因此片中老旗長知道物質上挽救不了這倆不良少年,就得從精神上下功夫,於是帶着這小哥倆一起騎馬向遠超他倆認知的“白晝流星”奔去。

片中爺仨騎馬在戈壁上飛奔時帶起的煙塵場景,遠景和明暗光影的配合,正是陳凱歌詩意化的最好具象,一如李白的《俠客行》中那句“銀鞍照白馬,颯沓如流星”。

這個鏡頭是最衝擊觀眾視覺的,它絕對不僅限於美。

不要不相信奇蹟。

四子王旗,我念了二十多年的“四王子”。是成吉思汗胞弟哈的第十五代系孫,有四子分牧而居,故稱四子部落,四子王旗稱謂由此而來。

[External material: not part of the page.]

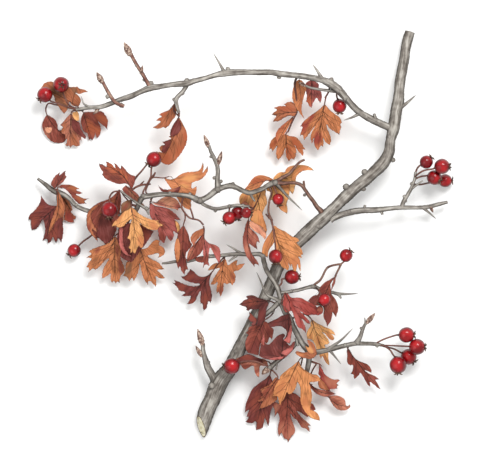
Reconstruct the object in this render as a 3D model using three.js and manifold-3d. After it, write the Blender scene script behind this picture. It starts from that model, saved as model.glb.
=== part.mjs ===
// A cut branch of hawthorn in autumn, lying down: a bent stem with thorny boughs, red haws on
// stalks and masses of lobed leaves. Millimetres, +Z up. The branch is laid out on a squared
// sheet seen from above, and every piece is given by where it crosses the squares, how high it
// lies above the ground and how thick it is.

import Module from 'manifold-3d';
import * as THREE from 'three';
import { mergeVertices } from 'three/addons/utils/BufferGeometryUtils.js';

// Driving dimensions, mm
const SQUARE = 0.65;               // side of one square of the layout sheet
const SHEET_MIDDLE = [240.25, 236.7];   // the square over the origin, x to the right and y down
const SEAT_GAP = 0.3;              // clearance where one piece is seated on another
const BLADE = 0.45;                // thickness of a leaf
const PETIOLE = 1.3;               // thickness of a leaf stalk
const STALK = 1.3;                 // thickness of a haw's stalk
const THORN_TIP = 0.5;             // thickness of a thorn at its point
const THORN_WAIST = 0.6;           // and where it bends, as a share of its root's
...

在十幾年前,那裡還談不上是一座城市,市區只有一條大街,甚至連縣城都談不上。

但自從神舟飛船十多年來在此落地後,四子王旗已經發生了翻天覆地的變化,漸漸由蠻荒的塞外變成知名的航天景點,當地貧困的狀況因此逐步得到改善。

更重要的是,和片中沃德樂兄弟一樣被“白晝流星”震撼的無數四子王旗的孩子成了航天迷,未來有什麼樣的發展,不好說。

即使不成為科研工作者,作為一個普通人,擁有了更為豐富的精神世界,也不是一件壞事。

因此,扶貧與航天事業的結合也並不是某些人口中的生拉硬拽、胡亂拼湊。

而且陳凱歌也在訪談中詳細解讀了為何會將扶貧和航空事業結合到一起的考慮。

他強調“精神扶貧”一定比“物質扶貧”更為重要。

因此電影里田壯壯飾演的老旗長對扶小羊羔的陳飛宇說“你扶它立住,能扶多久啊”?這是電影的內核。

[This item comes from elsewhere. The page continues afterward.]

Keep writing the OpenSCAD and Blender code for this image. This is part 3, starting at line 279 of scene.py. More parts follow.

而讓兩兄弟自己立住,影片就藉助了草原上“白晝流星”的傳說,神舟飛船的返航,就充當了引領他們站起來的神跡。

史航在微博上說,(你只顧着嘲笑陳凱歌)可能會錯過一次仰望中的會心吧。

當然陳凱歌的部分確實和前面幾部風格上差別比較大,或許篇幅的限制也讓很多人理解上出現了困難。但要是把這一短片擴充成長片,我也擔心陳導的狀態能不能還保持得住啊。

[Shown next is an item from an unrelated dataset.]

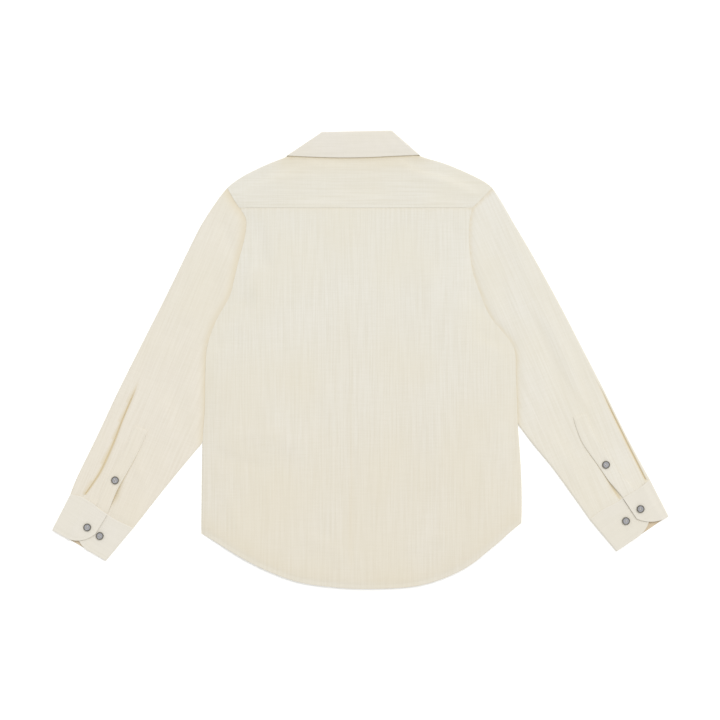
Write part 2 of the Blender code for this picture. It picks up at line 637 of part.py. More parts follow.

只是那些嘲笑陳凱歌《白晝流星》的人,總讓我覺得是和嘲笑王菲演唱《我和我的祖國》同名主題曲的是一批人。

他們不接受多樣性,更喜歡一種聲音。

我覺得陳凱歌做的最差的是那海報上。

明明吳京和馬伊琍沒有兩分鐘的戲,反倒讓唱主角的韓昊霖小朋友連個相都沒亮上。

為了票房的想法,我只能說陳凱歌這會兒俗了,這點真沒誤解他。